Ramazân kelimesine çeşitli ma’nâlar verenler oldu. Bazıları Ramazân, Allâh-ü Teâlâ’nın Esmâ-i Hüsnâ’sından bir isimdir, dediler. Bazıları Receb’e Şehrullâh denildiği gibi Ramazân ayı’na da Şehr-i Ramazân denir, dediler. Nitekim Ca’fer-i Sâdık (R.A.), babası (R.A.)’dan bildirdiği, Hadîs-i Şerîf’te: “Siz, Ramazân demeyiniz. Belki Allâh-ü Teâlâ’nın Kur’ân-ı Kerîm’de şehr kelimesine bağlayarak buyurduğu gibi, siz de şehr-i Ramazân deyiniz.” buyuruldu. Bazıları Ramazân’a, Ramazân denmesi, Ramazân’ın günâhları yok etmesi ve yakmasından ötürüdür ve Resûlullâh (S.A.V.) de böyle bildirdi, dediler.

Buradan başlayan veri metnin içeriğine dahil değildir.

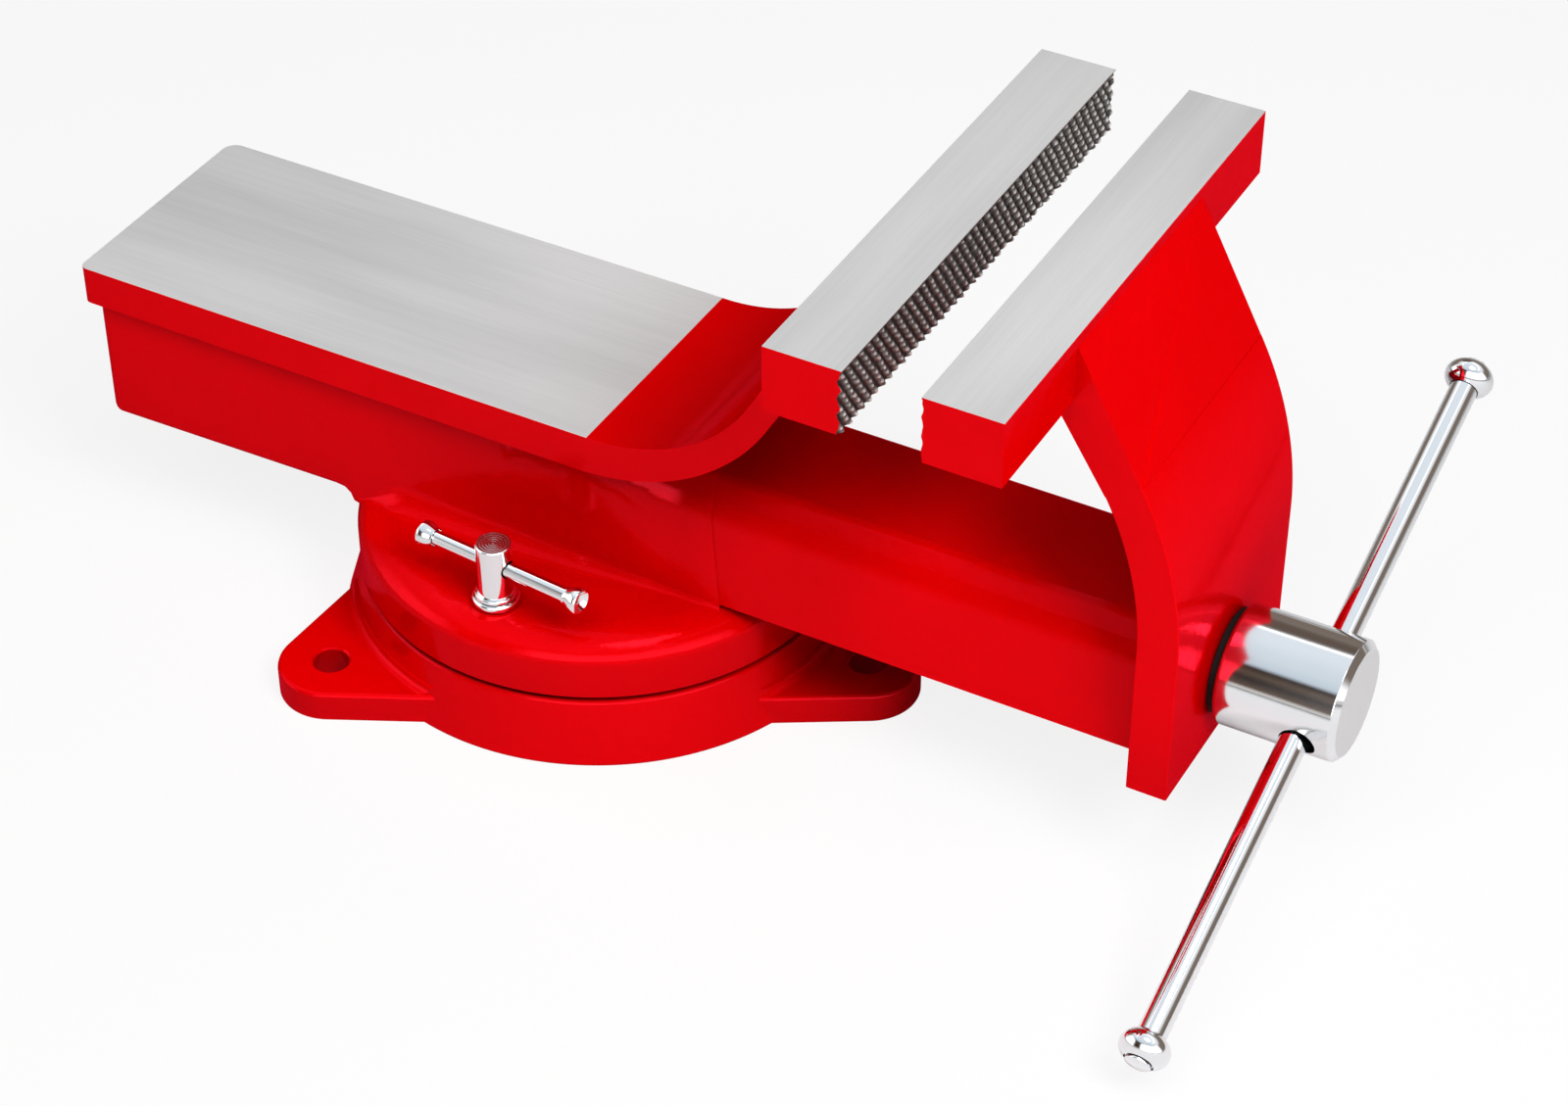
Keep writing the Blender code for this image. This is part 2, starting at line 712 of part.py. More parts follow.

Ramazân kelimesi beş harftir: (RA), Allâh-ü Teâlâ’nın rıdvânı’na; (MİM), Allâh-ü Teâlâ’nın muhabbeti’ne; (DAD), Allâh-ü Teâlâ’nın dımânı’na (ya’ni koruması ve kefâletine); (ELİF), Allâh-ü Teâlâ’nın ülfeti’ne; (NUN) da, Allâh-ü Teâlâ’nın nûru’na işârettir.
Şehr-i Ramazân, evliyâ ve ebrâr için kerâmettir. Bazıları dediler ki: Şehr-i Ramazân, sadırdaki kalb; insanlar arasında Peygamber; şehirler içinde Harem-i Şerîf gibidir. Deccâl’in Harem-i Şerîf’e girmesi yasaktır. Ramazân-ı Şerîf’te şeytânlar tutuklanır, Peygamberler (A.S.) mücrimlere; Şehr-i Ramazân, oruçlulara şefâatçıdır. Kalb, ma’rifet nûru ve îmânla süslü, Şehr-i Ramazân, Kur’ân-ı Kerîm okumağın nûruyla süslenmiştir. Şehr-i Ramazân’da mağfirete kavuşmayan, diğer ayların hangisinde mağfiret olunur? Bunun için kul, tevbe kapıları kapanmadan tevbe etmeli, Hakk’a inâbe ve dönme zamanı geçmeden inâbe etmeli, dönmelidir. Ağlamak ve rahmet zamanı geçmeden ağlamalı, Allâh korkusu’yla gözyaşı dökmelidir.
Resûlullâh (S.A.V.) Efendimiz: “Ümmetim, Şehr-i Ramazân’da gündüzleri oruçlu, geceleri de ibâdetle geçirdikleri müddetçe rüsvâ olmazlar.” buyurmuşlardır.